At one practice, 'Pro!' magazine wrote in 1971, Benton was concentrating so intently on interior line action that a stray punt hit him in the head.
'No damage,' the story reported. 'He said he had a firm grip on the pencil.'
Consumed with movement as he was, informed by a lifetime of trusting his eyes and sketches more than cameras, Benton also had a firm notion of how he'd go about his venture into the gridiron — a process that also was reflected in his 1970 sculpture 'Contact.'
As Sitton last month looked at that piece featuring a ball carrier and would-be tackler about to collide, he considered how well Benton knew art history and art theory.

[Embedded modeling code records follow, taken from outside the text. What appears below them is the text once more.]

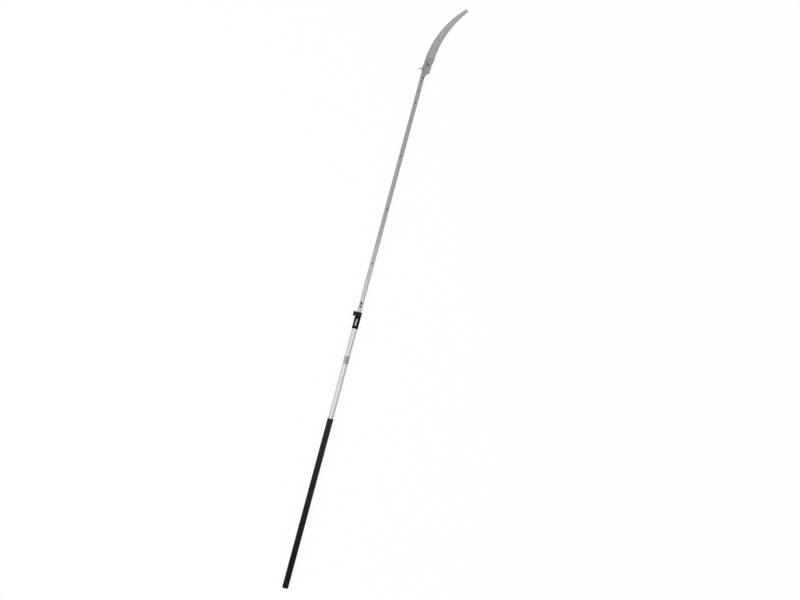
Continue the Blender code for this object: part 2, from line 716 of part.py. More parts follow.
def inner_tube():
    loops = [oval(INNER_RADIUS), oval(INNER_BORE)]
    tube = along_pole("inner_tube", loops, INNER_TUBE_START, INNER_TUBE_END, GREY_ALUMINIUM)
    for step in range(HOLE_STEPS + 1):
        place = FIRST_HOLE + step * HOLE_PITCH
        hole(tube, (0.0, 0.0), HOLE_RADIUS, 0.0, INNER_RADIUS + CUT, start=place)
    for before in TUBE_RIVETS_BEFORE_END:
        through = INNER_RADIUS + CUT
        hole(tube, (0.0, 0.0), RIVET_RADIUS + GAP, -through, through, start=INNER_TUBE_END - before)
    return tube


def slide_bush():
    """Sleeve on the inner tube's lower end, with a flange that closes over the tube's wall."""
    outside = oval(OUTER_BORE - GAP)
    flange_start = INNER_TUBE_START - SLIDE_BUSH_FLANGE
    sleeve_end = INNER_TUBE_START + SLIDE_BUSH_LENGTH
    bush = along_pole("slide_bush", [outside], flange_start, sleeve_end, BUSH_PLASTIC)
    cut(
        bush,
        along_pole("bush_tube_seat", [oval(INNER_RADIUS + GAP)], INNER_TUBE_START - GAP, sleeve_end + CUT),
        along_pole("bush_bore", [oval(INNER_BORE)], flange_start - CUT, sleeve_end),
    )
    return bush


def head_core():
    plug_radius = INNER_BORE - GAP
    plug_start = INNER_TUBE_END - CORE_PLUG
    shoulder = INNER_TUBE_END + GAP
    shoulder_end = shoulder + CORE_SHOULDER
    core = along_pole("head_core", [oval(INNER_RADIUS)], shoulder, shoulder_end, GREY_ALUMINIUM)
    half_width = TONGUE_WIDTH / 2
    half_height = TONGUE_THICKNESS / 2
    middle = (shoulder + shoulder_end) / 2
    tongue_end = INNER_TUBE_END + TONGUE_END
    unite(
        core,
        along_pole("core_plug", [oval(plug_radius)], plug_start, middle),
        box("core_tongue", (middle, tongue_end), (-half_width, half_width), (-half_height, half_height)),
    )
    hollow_end = INNER_TUBE_END - CORE_SOLID_END
    cut(core, along_pole("core_hollow", [oval(plug_radius - CORE_WALL)], plug_start - CUT, hollow_end))
    for before in TUBE_RIVETS_BEFORE_END:
        through = INNER_RADIUS + CUT
        hole(core, (0.0, 0.0), RIVET_RADIUS + GAP, -through, through, start=INNER_TUBE_END - before)
    for side in (-HOLDER_RIVET_Y, HOLDER_RIVET_Y):
        place = (HOLDER_RIVET_X, side)
        hole(core, place, RIVET_RADIUS + GAP, -INNER_RADIUS, INNER_RADIUS, start=INNER_TUBE_END)
    return core


def rivet(name, place, half_grip):
    """A rivet along Z with a domed head at each end of its grip."""
    dome = [
        (RIVET_HEAD_RADIUS * sin(angle), half_grip + RIVET_HEAD * cos(angle))
        for angle in (0.0, radians(30), radians(60), radians(90))
    ]
    upper = dome + [(RIVET_RADIUS, half_grip)]
    lower = [(radius, -height) for radius, height in reversed(upper)]
    return turned(name, upper + lower, place, 20, DARK_STEEL)


def tube_rivets():
    return [
        rivet(f"tube_rivet_{number}", (INNER_TUBE_END - before, 0.0, 0.0), INNER_RADIUS + GAP)
        for number, before in enumerate(TUBE_RIVETS_BEFORE_END, 1)
    ]


def holder_plate(name, side):
    """A pressed plate: its foot lies on the tongue, and it bends in to grip the blade."""
    bend = [
        (PLATE_START - CUT, FOOT_INNER),
        (TONGUE_END, FOOT_INNER),
        (PLATE_BEND_END, PLATE_INNER),
        (PLATE_END + CUT, PLATE_INNER),
        (PLATE_END + CUT, PLATE_OUTER),
        (PLATE_BEND_END, PLATE_OUTER),
        (TONGUE_END, FOOT_OUTER),
        (PLATE_START - CUT, FOOT_OUTER),
    ]
    profile = [(x, side * height) for x, height in bend]
    plate = prism(name, [profile], PLATE_STRIP, (INNER_TUBE_END, 0.0, 0.0), SIDE_ON, HOLDER_STEEL)
    reach = (-FOOT_OUTER - CUT, FOOT_OUTER + CUT)
    blank = upright(name + "_blank", [rounded(HOLDER_CORNERS)], *reach, start=INNER_TUBE_END)
    combine(plate, blank, "INTERSECT")
    for place in BOLT_PLACES:
        hole(plate, place, BOLT_RADIUS + GAP, *reach, start=INNER_TUBE_END)
    for rivet_y in (-HOLDER_RIVET_Y, HOLDER_RIVET_Y):
        hole(plate, (HOLDER_RIVET_X, rivet_y), RIVET_RADIUS + GAP, *reach, start=INNER_TUBE_END)
    hole(plate, HOOK_RIVET, RIVET_RADIUS + GAP, *reach, start=INNER_TUBE_END)
    return plate


def holder_rivets():
    half_grip = FOOT_OUTER + GAP
    x = INNER_TUBE_END + HOLDER_RIVET_X
    return [
        rivet("holder_rivet_1", (x, -HOLDER_RIVET_Y, 0.0), half_grip),
        rivet("holder_rivet_2", (x, HOLDER_RIVET_Y, 0.0), half_grip),
        rivet("hook_rivet", (INNER_TUBE_END + HOOK_RIVET.x, HOOK_RIVET.y, 0.0), PLATE_OUTER + GAP),
    ]


def rise(first, last, radius):
    """Centre and end angles of the arc that rises over two points."""
    half = (last - first) / 2
    down = Vector((half.y, -half.x)).normalized()
    centre = first + half + down * sqrt(radius ** 2 - half.length_squared)
    angles = [atan2(point.y - centre.y, point.x - centre.x) for point in (first, last)]
    return centre, *angles


def tooth_points():
    """The toothed edge, from the heel to the tip; each tooth's steep side faces the pole."""
    centre, first, last = rise(TEETH_START, TEETH_TIP, TOOTH_RADIUS)
    count = round((first - last) * TOOTH_RADIUS / TOOTH_PITCH)
    step = (last - first) / count
    points = []
    for number in range(count):
        for share, depth in ((0.0, TOOTH_DEPTH), (TOOTH_LEAN, 0.0)):
            angle = first + step * (number + share)
            points.append(on_circle(centre, TOOTH_RADIUS + depth, angle))
    return points + [tuple(TEETH_TIP)]


def blade():
    centre, start_angle, tip_angle = rise(BACK_START, BACK_TIP, BACK_RADIUS)
    back = arc(centre, BACK_RADIUS, tip_angle, start_angle, BACK_STEPS)
    tang = rounded([
        (TANG_WIDE, BACK_START.y, 0),
        (TANG_SHOULDER, TANG_LEFT, 0),
        (TANG_START, TANG_LEFT, 0),
        (TANG_START, TANG_RIGHT, 0),
        (HEEL_START, TANG_RIGHT - HEEL_ROUND, 0),
        (HEEL_START, HEEL_SHOULDER, HEEL_ROUND),
        (HEEL_CREST, HEEL_EDGE, HEEL_CREST_ROUND),
        (TEETH_START.x - TOOTH_DEPTH, HEEL_EDGE, 0),
    ])
    half = BLADE_THICKNESS / 2
    plate = upright("blade", [back + tang + tooth_points()], -half, half, BLADE_STEEL, start=INNER_TUBE_END)
    for place in BOLT_PLACES:
        hole(plate, place, BOLT_RADIUS + GAP, -half - CUT, half + CUT, start=INNER_TUBE_END)
    return plate


def hexagon(radius):
    return circle((0.0, 0.0), radius, 6)


def bolt_set(number, place, bolt_steel):
    """A hexagon bolt down through the head, a washer under each end, and its nut."""
    x = INNER_TUBE_END + place.x
    hole_outline = circle((0.0, 0.0), BOLT_RADIUS + GAP, 20)
    washer_low = PLATE_OUTER + GAP
    washer_high = washer_low + WASHER
    head_low = washer_high + GAP
    nut_low = -head_low - NUT
    end = nut_low - BOLT_TAIL
    shank = [
        (0.0, head_low + BOLT_HEAD / 2),
        (BOLT_RADIUS, head_low + BOLT_HEAD / 2),
        (BOLT_RADIUS, end + BOLT_CHAMFER),
        (BOLT_RADIUS - BOLT_CHAMFER, end),
        (0.0, end),
    ]

    def piece(name, loops, low, high, finish=ZINC_STEEL):
        return prism(name, loops, high - low, (x, place.y, (low + high) / 2), FLAT_ON, finish)

    head = [hexagon(BOLT_HEAD_RADIUS)]
    bolt = piece(f"blade_bolt_{number}", head, head_low, head_low + BOLT_HEAD, bolt_steel)
    unite(bolt, turned(f"bolt_shank_{number}", shank, (x, place.y, 0.0), 20, bolt_steel))
    washer = [circle((0.0, 0.0), WASHER_RADIUS, 24), hole_outline]
    return [
        bolt,
        piece(f"front_washer_{number}", washer, washer_low, washer_high),
        piece(f"back_washer_{number}", washer, -washer_high, -washer_low),
        piece(f"blade_nut_{number}", [hexagon(BOLT_HEAD_RADIUS), hole_outline], nut_low, -head_low),
    ]


def branch_hook():
    """Flat hook between the plates; its tip turns down towards the pole."""
    half = HOOK_THICKNESS / 2
    outline = rounded(HOOK_CORNERS)
    hook = upright("branch_hook", [outline], -half, half, HOLDER_STEEL, start=INNER_TUBE_END)
    hole(hook, HOOK_RIVET, RIVET_RADIUS + GAP, -half - CUT, half + CUT, start=INNER_TUBE_END)
    return hook


def lower_section():
    butt_cap()
    grip_sleeve()
    outer_tube()
    info_band()
    mouth_bush()
    lock_body()
    lock_screws()
    lever_pin()
    rocker_pin()
    rocker_spring()
    clamp_pad()
    clamp_lever()
    index_rocker()


def upper_section():
    pieces = [inner_tube(), slide_bush(), head_core(), blade(), branch_hook()]
    pieces += [holder_plate("holder_front", 1), holder_plate("holder_back", -1)]
    pieces += tube_rivets() + holder_rivets()
    for number, (place, steel) in enumerate(zip(BOLT_PLACES, (DARK_STEEL, ZINC_STEEL)), 1):
        pieces += bolt_set(number, place, steel)
    follow("telescope_slide", (FIRST_HOLE, 0.0, 0.0), pieces)


lower_section()
upper_section()
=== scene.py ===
"""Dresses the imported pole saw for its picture: finished meshes, their materials and a studio."""

from math import atan2, cos, pi, radians, sin, sqrt, tan

import bmesh
import bpy
from bpy.props import FloatProperty, FloatVectorProperty, PointerProperty
from bpy.types import Operator, Panel, PropertyGroup
from mathutils import Matrix, Vector


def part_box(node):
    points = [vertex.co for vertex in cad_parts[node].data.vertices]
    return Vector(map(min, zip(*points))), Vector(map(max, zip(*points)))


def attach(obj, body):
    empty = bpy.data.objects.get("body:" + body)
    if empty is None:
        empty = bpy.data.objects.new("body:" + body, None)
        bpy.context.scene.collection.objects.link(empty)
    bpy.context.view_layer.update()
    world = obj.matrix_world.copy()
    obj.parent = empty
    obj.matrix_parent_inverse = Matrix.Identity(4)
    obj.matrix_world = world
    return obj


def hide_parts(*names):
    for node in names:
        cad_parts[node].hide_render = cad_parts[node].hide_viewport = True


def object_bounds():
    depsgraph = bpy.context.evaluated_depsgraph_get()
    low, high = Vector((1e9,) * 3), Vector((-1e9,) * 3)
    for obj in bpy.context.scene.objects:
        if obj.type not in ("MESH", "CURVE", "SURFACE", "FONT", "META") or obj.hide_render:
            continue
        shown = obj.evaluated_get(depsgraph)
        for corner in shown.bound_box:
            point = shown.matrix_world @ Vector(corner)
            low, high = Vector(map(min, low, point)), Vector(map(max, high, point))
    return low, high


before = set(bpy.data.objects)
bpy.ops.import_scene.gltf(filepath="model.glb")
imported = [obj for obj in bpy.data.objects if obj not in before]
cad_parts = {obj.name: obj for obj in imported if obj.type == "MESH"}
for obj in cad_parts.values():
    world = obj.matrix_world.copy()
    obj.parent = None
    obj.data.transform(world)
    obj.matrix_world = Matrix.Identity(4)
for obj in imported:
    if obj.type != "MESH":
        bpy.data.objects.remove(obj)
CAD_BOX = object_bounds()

bl_info = {
    "name": "Pole Saw Looks",
    "version": (1, 0, 0),
    "blender": (4, 5, 0),
    "location": "3D View > Sidebar > Pole Saw",
    "description": "Finished surfaces of a two-section pole saw, and its studio",
    "category": "Object",
}

LONG_WAYS = Vector((1.0, 0.0, 0.0))
ACROSS = Vector((0.0, 1.0, 0.0))
UPWARDS = Vector((0.0, 0.0, 1.0))
WHOLE_TURN = 2 * pi
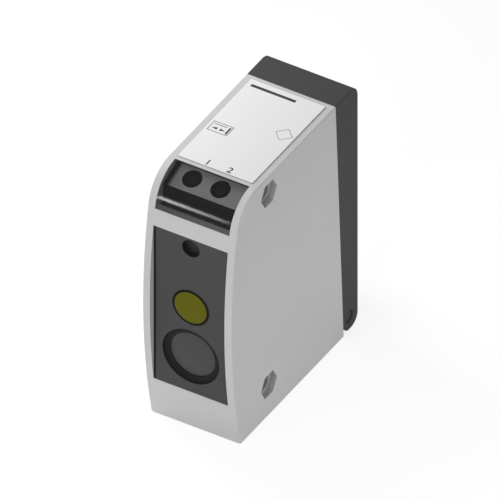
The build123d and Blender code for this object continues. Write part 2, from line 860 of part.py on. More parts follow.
# Receiver: board staked behind the tunnel, photodetector in its end and the filter in front of it
with BuildPart() as receiver_board:
    with BuildSketch(facing_front(receiver_board_back_y)):
        with Locations((board_middle_x, receiver_height)):
            Rectangle(board_width, receiver_board_height)
        with Locations(*stake_places):
            Rectangle(stake_side + 2 * screw_gap, stake_side + 2 * screw_gap, mode=Mode.SUBTRACT)
    extrude(amount=board_thickness)
receiver_board.part.label = "receiver_board"
export_step(receiver_board.part, "parts/receiver_board.step")

with BuildPart() as photodetector:
    with BuildSketch(facing_front(tunnel_end_y)):
        with Locations((0, receiver_height)):
            Rectangle(detector_side, detector_side)
    extrude(amount=detector_length)
photodetector.part.label = "photodetector"
export_step(photodetector.part, "parts/photodetector.step")

with BuildPart() as optical_filter:
    with BuildSketch(facing_front(tunnel_end_y - detector_length)):
        with Locations((0, receiver_height)):
            Rectangle(filter_side, filter_side)
    extrude(amount=filter_thickness)
optical_filter.part.label = "optical_filter"
export_step(optical_filter.part, "parts/optical_filter.step")

# Main board, upright in the rails, notched round the upper boss of the cover screws
board_foot_z = case_wall + fit_gap
board_head_z = roof_inside - fit_gap
notch = boss_side / 2 + 4 * fit_gap
with BuildPart() as main_board:
    with BuildSketch(Plane.YZ.offset(main_board_side)):
        with BuildLine():
            Polyline(
                (main_board_y, board_foot_z),
                (main_board_rear, board_foot_z),
                (main_board_rear, screw_high - notch),
                (seam_y_at(screw_high) - boss_length - notch / 4, screw_high - notch),
                (seam_y_at(screw_high) - boss_length - notch / 4, board_head_z),
                (main_board_y, board_head_z),
                close=True,
            )
        make_face()
    extrude(amount=board_thickness)
main_board.part.label = "main_board"
export_step(main_board.part, "parts/main_board.step")

# Square packages on the main board: setback, height over the middle, side and thickness
for package_name, package_setback, package_rise, package_side, package_thickness in (
    ("processor_chip", processor_setback, chip_rise, processor_side, processor_thickness),
    ("timing_chip", timing_setback, chip_rise, timing_side, timing_thickness),
    ("power_inductor", inductor_setback, inductor_rise, inductor_side, inductor_thickness),
):
    with BuildPart() as package:
        with BuildSketch(Plane.YZ.offset(main_board_side)):
            with Locations((main_board_y + package_setback, mid_height + package_rise)):
                Rectangle(package_side, package_side)
        extrude(amount=-package_thickness)
    package.part.label = package_name
    export_step(package.part, f"parts/{package_name}.step")

# Two upright capacitors on the main board
for capacitor_name, capacitor_y in (
    ("capacitor_1", main_board_y + capacitor_setback),
    ("capacitor_2", main_board_y + capacitor_setback + capacitor_pitch),
):
    with BuildPart() as capacitor:
        with BuildSketch(Plane.YZ.offset(main_board_side)):
            with Locations((capacitor_y, roof_inside - capacitor_drop)):
                Circle(capacitor_diameter / 2)
        extrude(amount=-capacitor_length)
    capacitor.part.label = capacitor_name
    export_step(capacitor.part, f"parts/{capacitor_name}.step")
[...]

The scene in 'Contact,' he said, 'is actually intentionally almost a copy of a battle scene off (a centuries-old) Etruscan vase.'
Just add, say, spears and shields, he continued, and it's an ancient battle scene Benton 'repurposes' as football.
No doubt the same could be said for the underpinnings of 'Forward Pass.'
The Etruscan influence on Benton, Pro! wrote, was such that 'he could deliver a lecture about it.'
'It's sufficient here,' that story added, 'to say that he tried to make his figures move — or seem to be caught in mid-action.'
With Benton inspired by the notion that 'a curved line produces more action than a straight line,' as he put to the magazine, he began to convert his sketches into maquettes (scale models for sculptures) and molds whose dismembered remnants can still be found in the studio.
By way of example, Sitton sorted through a box and said, 'there's the arm.'
Along the way, Benton also used live models in his studio to try to further harness the energy and imagery as he created the sculptures that also became the basis for lithographs en route to the painting.
A painting few know about and fewer have seen — but that speaks to another aspect of a still-thriving legacy all these years later.